L’église de Saint-Bavon, où fut placé le chef-d’œuvre, s’appelait alors l’église de Saint-Jean. Judocus Vydt y avait acheté une chapelle en 1420 pour y établir la sépulture de sa famille et de la famille de sa femme Isabelle Borluut. La chapelle fut décorée de vitraux, d’armoiries sculptées, et sur l’autel on posa le Retable. Fils d’un receveur des Flandres (son père nous est connu par de nombreuses mentions d’archives), seigneur de plusieurs endroits, notamment de Pamele en Brabant, qu’il ne faut pas confondre avec Pamele près d’Audenaerde, Judocus Vydt possédait plusieurs hôtels à Gand où il épousa Isabelle Borluut, d’illustre famille. Très généreux, très charitable, le Mécène gantois fonda des établissements hospitaliers et de son vivant fit don à l’église de Saint-Jean de plusieurs domaines, des polders notamment qu’il possédait dans le Nord, pour payer les soins que réclamait le polyptyque et les offices qui devaient être célébrés devant le chef-d’œuvre. Par contre son testament, un document d’importance, ne fait aucune mention de l’œuvre des frères Van Eyck. Chose remarquable aussi : ni Judocus, ni sa femme n’ont été ensevelis dans la chapelle achetée à cette intention ; ils furent inhumés dans l’un des hôpitaux qu’ils avaient fondés[1].

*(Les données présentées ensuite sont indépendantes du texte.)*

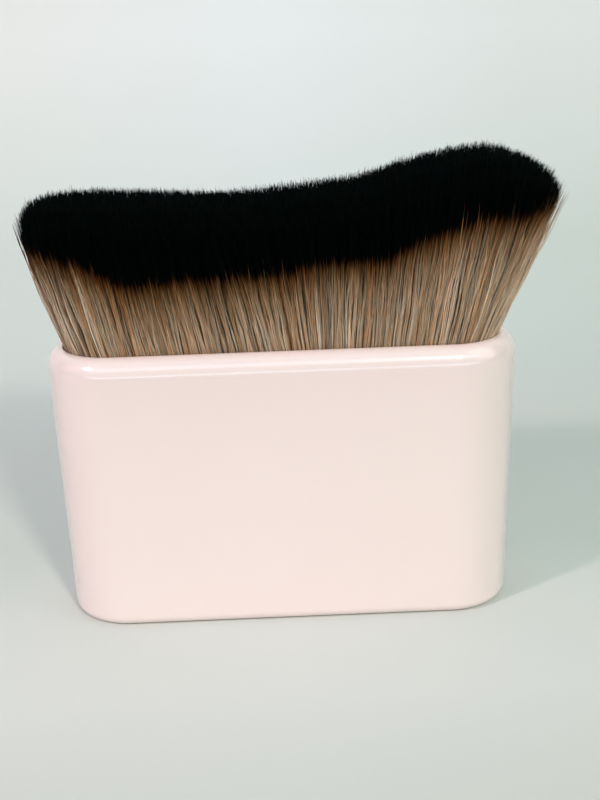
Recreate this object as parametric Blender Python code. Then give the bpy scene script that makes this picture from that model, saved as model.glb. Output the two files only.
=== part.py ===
# Body makeup brush: a glossy moulded block handle that holds a wide, wave-cut, dip-dyed head of bristles.
# Metres, +Z up, +X along the width, front towards -Y. The origin is the middle of the face it stands on.

import math

import bmesh
import bpy
from mathutils.geometry import delaunay_2d_cdt

# Sizes of the handle, which is one deep moulded cup with its mouth up
HANDLE_WIDTH = 0.092  # at the rim; the wall leans in below it
HANDLE_DEPTH = 0.029
HANDLE_HEIGHT = 0.056
HANDLE_CORNER = 0.0135  # plan radius of the four upright corners, at the rim
DRAFT_SHARE = 0.022  # how far the wall leans in for each length down from the rim
BASE_FILLET = 0.002
RIM_WALL = 0.0034
RIM_FILLET = 0.0029
MOUTH_FILLET = 0.0003
FLOOR_THICKNESS = 0.0034
FLOOR_FILLET = 0.0012
POCKET_DEPTH = 0.020  # from the rim down to the tops of the ribs
RIB_THICKNESS = 0.0016
RIB_REACH = 0.002  # how far a rib stands out of the wall at its top
RIB_ROOT = 0.0015  # how deep a rib runs into the wall and the floor
RIB_PLACE_SHARES = (-0.64, 0.0, 0.64)  # of the half width, along the front and the back wall

# Sizes of what the pocket holds
CLEARANCE = 0.0003  # between two pieces that touch
BEAD_WIDTH = 0.0013
BEAD_HEIGHT = 0.0012
FERRULE_WALL = 0.0005
FERRULE_DROP = 0.0025  # from the rim down to the ferrule's top edge
LIP_REACH = 0.001
LIP_THICKNESS = 0.0005
RESIN_HEIGHT = 0.007
RESIN_FILLET = 0.0004

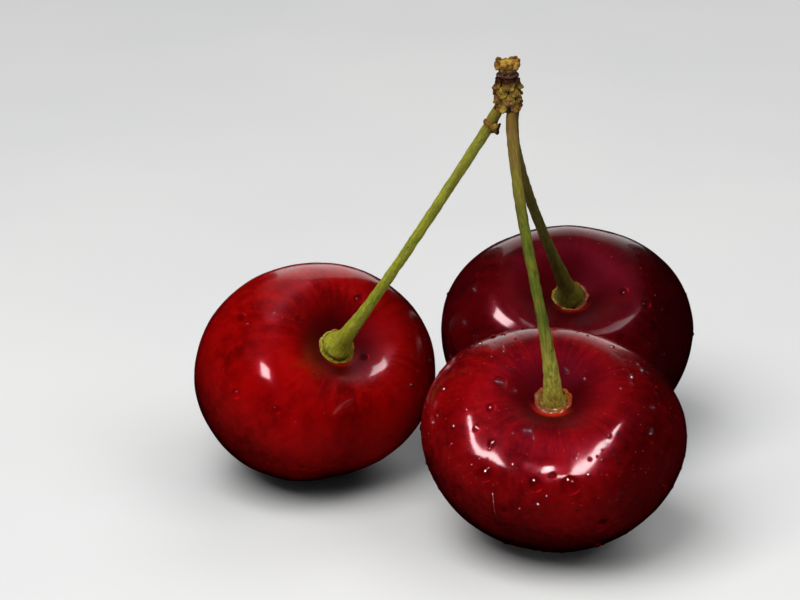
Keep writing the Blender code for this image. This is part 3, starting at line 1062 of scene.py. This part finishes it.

L’Adoration de l’Agneau fut rapidement célèbre. Van Mander en témoigne par ces lignes souvent citées : « On n’ouvrait le Retable que pour les grands seigneurs ou contre une bonne rémunération ; » — ce qui est

  1. Ces renseignements biographiques sur Judocus Vydt m’ont été fournis verbalement par M. Victor Van der Haeghen, archiviste de la ville de Gand.